--- WHAT YOU ARE ASKED TO DO ---
The exercise asks for every line of the data to be reproduced exactly.

--- DATA EXCERPT ---
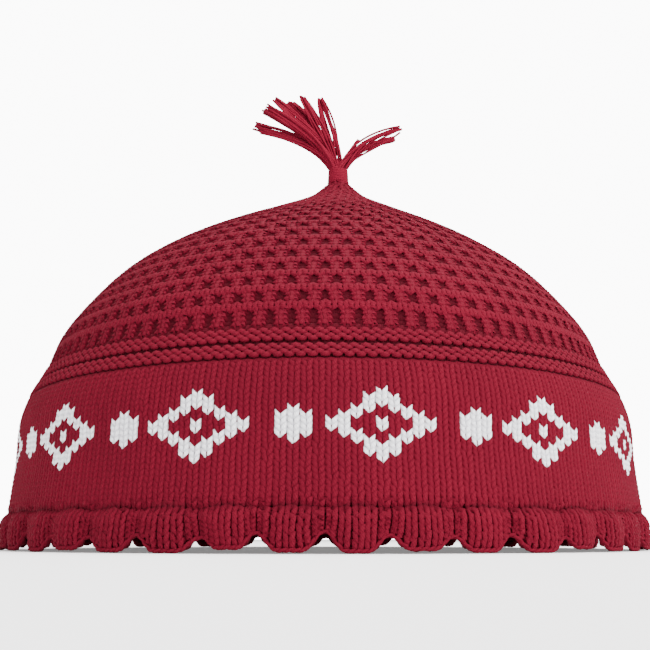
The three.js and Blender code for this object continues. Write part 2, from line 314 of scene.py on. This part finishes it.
def yarn_material(name, light, mid, painted_shade_colour, sheen):
    """Soft acrylic yarn, spun of a few plies. The plies wind round the yarn as slanting stripes on
    its UV, with painted shade in the grooves between them, the fibres are fine noise stretched along
    it, and the tone drifts over the cloth at random by slow noise on Object coordinates. Yarn that
    lies deep in the cloth gets painted shade, mixed towards the shade colour by the attribute shade."""
    material, tree = new_material(name)
    uv = add_node(tree, "ShaderNodeUVMap", {"uv_map": "yarn"}, {})
    place = add_node(tree, "ShaderNodeTexCoord", {}, {})
    plies = add_node(tree, "ShaderNodeMapping", {"Scale": ply_repeat}, {"Vector": uv.outputs["UV"]})
    twist = add_node(tree, "ShaderNodeTexWave",
                     {"wave_type": "BANDS", "bands_direction": "DIAGONAL", "Scale": 1.0,
                      "Distortion": 0.6, "Detail": 1.0},
                     {"Vector": plies.outputs["Vector"]})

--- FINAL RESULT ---
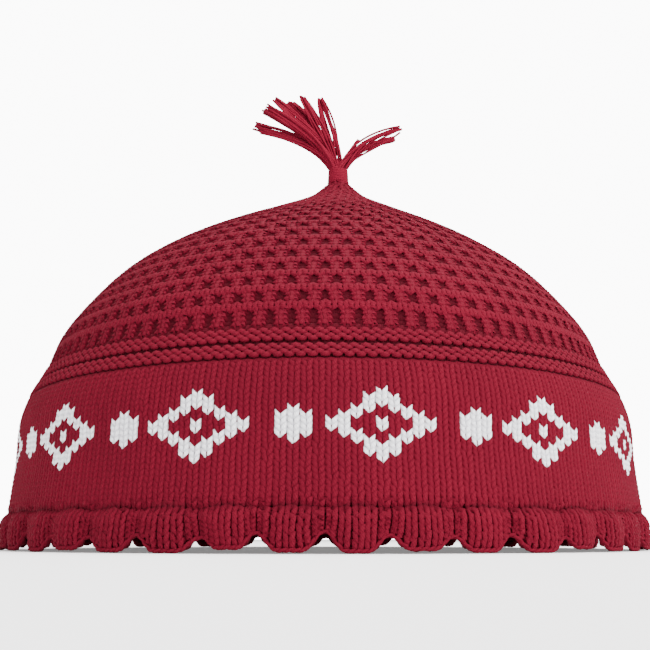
The three.js and Blender code for this object continues. Write part 2, from line 314 of scene.py on. This part finishes it.
def yarn_material(name, light, mid, painted_shade_colour, sheen):
    """Soft acrylic yarn, spun of a few plies. The plies wind round the yarn as slanting stripes on
    its UV, with painted shade in the grooves between them, the fibres are fine noise stretched along
    it, and the tone drifts over the cloth at random by slow noise on Object coordinates. Yarn that
    lies deep in the cloth gets painted shade, mixed towards the shade colour by the attribute shade."""
    material, tree = new_material(name)
    uv = add_node(tree, "ShaderNodeUVMap", {"uv_map": "yarn"}, {})
    place = add_node(tree, "ShaderNodeTexCoord", {}, {})
    plies = add_node(tree, "ShaderNodeMapping", {"Scale": ply_repeat}, {"Vector": uv.outputs["UV"]})
    twist = add_node(tree, "ShaderNodeTexWave",
                     {"wave_type": "BANDS", "bands_direction": "DIAGONAL", "Scale": 1.0,
                      "Distortion": 0.6, "Detail": 1.0},
                     {"Vector": plies.outputs["Vector"]})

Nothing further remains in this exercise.